Unfortunately the Young Turks were in a hurry to bring on their millennium, and careless of certain neighbouring powers, not formidable individually but to be reckoned with if united, to whom the prospect of regenerated Osmanlis assimilating their nationals could not be welcome. Had the Young Turks been content to put their policy of Ottomanization in the background for awhile, had they made no more than a show of accepting local distinctions of creed and politics, keeping in the meantime a tight rein on the Old Turks, they might long have avoided the union of those neighbours, and been in a better position to resist, should that union eventually be arrayed against themselves.

But a considerable and energetic element among them belonged to the nervous Levantine type of Osmanli, which is as little minded to compromise as any Old Turk, though from a different motive. It elected to deal drastically and at once with Macedonia, the peculiar object not only of European solicitude but also of the interest of Bulgaria, Serbia, and Greece. If ever a province required delicate handling it was this. It did not get it. The interested neighbours, each beset by fugitives of its oppressed nationals, protested only to be ignored or browbeaten. They drew towards one another; old feuds and jealousies were put on one side; and at last, in the summer of 1912, a Holy League of Balkan States, inspired by Venezelos, the new Kretan Prime Minister of Greece, and by Ferdinand of Bulgaria, was formed with a view to common action against the oppressor of Greek, Serbian, and Bulgarian nationals in Macedonia. Montenegro, always spoiling for a fight, was deputed to fire the train, and at the approach of autumn the first Balkan war blazed up.

8
Balkan War

The course of the struggle is described elsewhere in this volume. Its event illustrates the danger of an alliance succeeding beyond the expectations in which it was formed. The constituent powers had looked for a stiff struggle with the Ottoman armies, but for final success sufficient to enable them, at the best, to divide Macedonia among themselves, at the worst, to secure its autonomy under international guarantee. Neither they nor any one else expected such an Ottoman collapse as was in store. Their moment of attack was better chosen than they knew. The Osmanli War Office was caught fairly in the middle of the stream. Fighting during the revolution, subsequently against Albanians and other recalcitrant provincials, and latterly against the Italians, who had snatched at Tripoli the year before, had reduced the Nizam, the first line of troops, far below strength. The Redif, the second line, had received hardly more training, thanks to the disorganization of Abdul Hamid’s last years and of the first years of the new order, than the Mustafuz, the third and last line. Armament, auxiliary services, and the like had been disorganized preparatory to a scheme for thorough reorganization, which had been carried, as yet, but a very little way. A foreign (German) element, introduced into the command, had had time to impair the old spirit of Ottoman soldiers, but not to create a new one. The armies sent against the Bulgarians in Thrace were so many mobs of various arms; those which met the Serbs, a little better; those which opposed the Greeks, a little worse.

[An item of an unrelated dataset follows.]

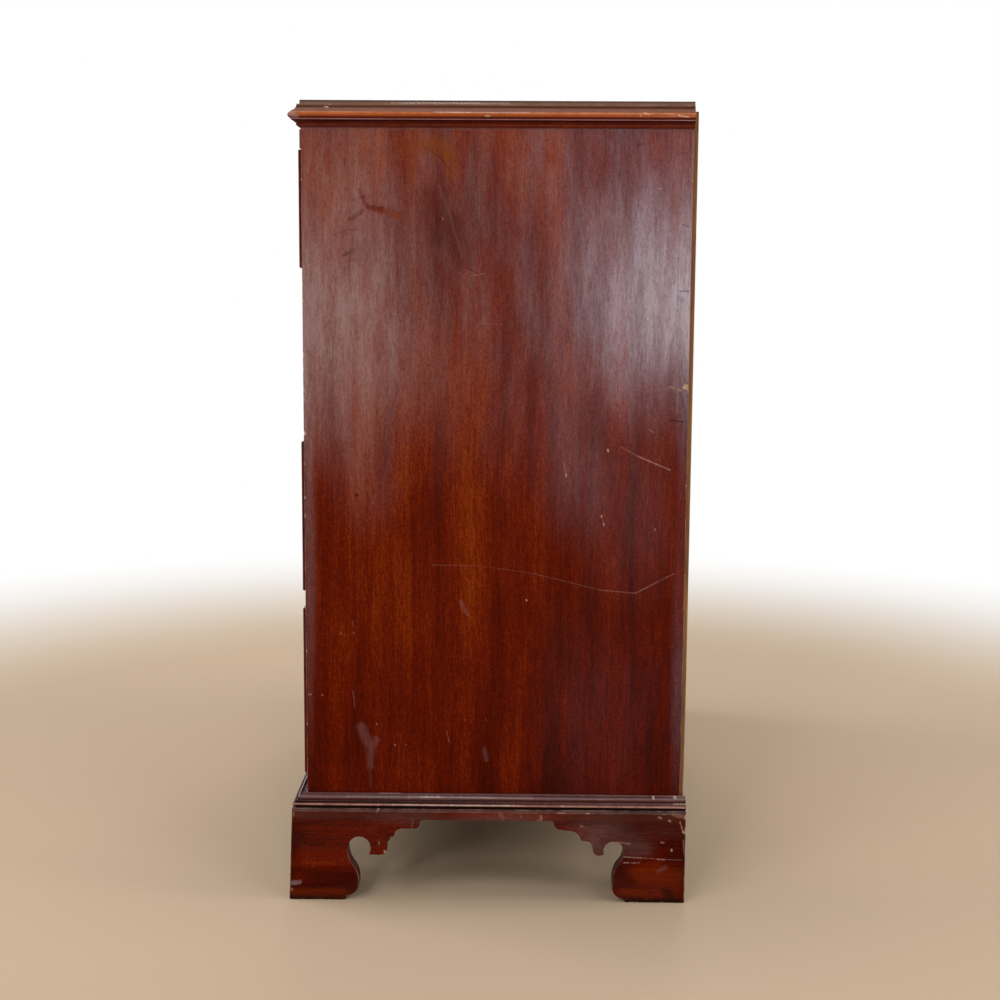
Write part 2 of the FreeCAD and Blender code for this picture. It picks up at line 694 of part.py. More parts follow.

It followed that the Bulgarians, who had proposed to do no more in Thrace than block Adrianople and immobilize the Constantinople forces, were carried by their own momentum right down to Chataldja, and there and at Adrianople had to prosecute siege operations when they ought to have been marching to Kavala and Salonika. The Serbs, after hard fighting, broke through not only into Macedonia but into Albania, and reached the Adriatic, but warned off this by the powers, consoled themselves with the occupation of much more Macedonian territory than the concerted plans of the allies had foreseen. The Greeks, instead of hard contests for the Haliacmon Valley and Epirus—their proper Irredenta—pushed such weak forces before them that they got through to Salonika just in time to forestall a Bulgarian column. Ottoman collapse was complete everywhere, except on the Chataldja front. It remained to divide the spoil. Serbia might not have Adriatic Albania, and therefore wanted as much Macedonia as she had actually overrun. Greece wanted the rest of Macedonia and had virtually got it. Remained Bulgaria who, with more of Thrace than she wanted, found herself almost entirely crowded out of Macedonia, the common objective of all.

Faced with division ex post facto, the allies found their a priori agreement would not resolve the situation. Bulgaria, the predominant partner and the most aggrieved, would neither recognize the others’ rights of possession nor honestly submit her claims to the only possible arbiter, the Tsar of Russia. Finding herself one against two, she tried a coup de main on both fronts, failed, and brought on a second Balkan war, in which a new determining factor, Rumania, intervened at a critical moment to decide the issue against her. The Ottoman armies recovered nearly all they had lost in eastern and central Thrace, including Adrianople, almost without firing a shot, and were not ill pleased to be quit of a desperate situation at the price of Macedonia, Albania, and western Thrace.

Defeated and impoverished, the Ottoman power came out of the war clinging to a mere remnant of its European empire—one single mutilated province which did not pay its way. With the lost territories had gone about one-eighth of the whole population and one-tenth of the total imperial revenue. But when these heavy losses had been cut, there was nothing more of a serious nature to put to debit, but a little even to credit. Ottoman prestige had suffered but slightly in the eyes of the people. The obstinate and successful defence of the Chataldja lines and the subsequent recovery of eastern Thrace with Adrianople, the first European seat of the Osmanlis, had almost effaced the sense of Osmanli disgrace, and stood to the general credit of the Committee and the individual credit of its military leader, Enver Bey. The loss of some thousands of soldiers and much material was compensated by an invaluable lesson in the faultiness of the military system, and especially the Redif organization. The way was now clearer than before for re-making the army on the best European model, the German. The campaign had not been long, nor, as wars go, costly to wage. In the peace Turkey gained a new lease of life from the powers, and, profligate that she was, the promise of more millions of foreign money.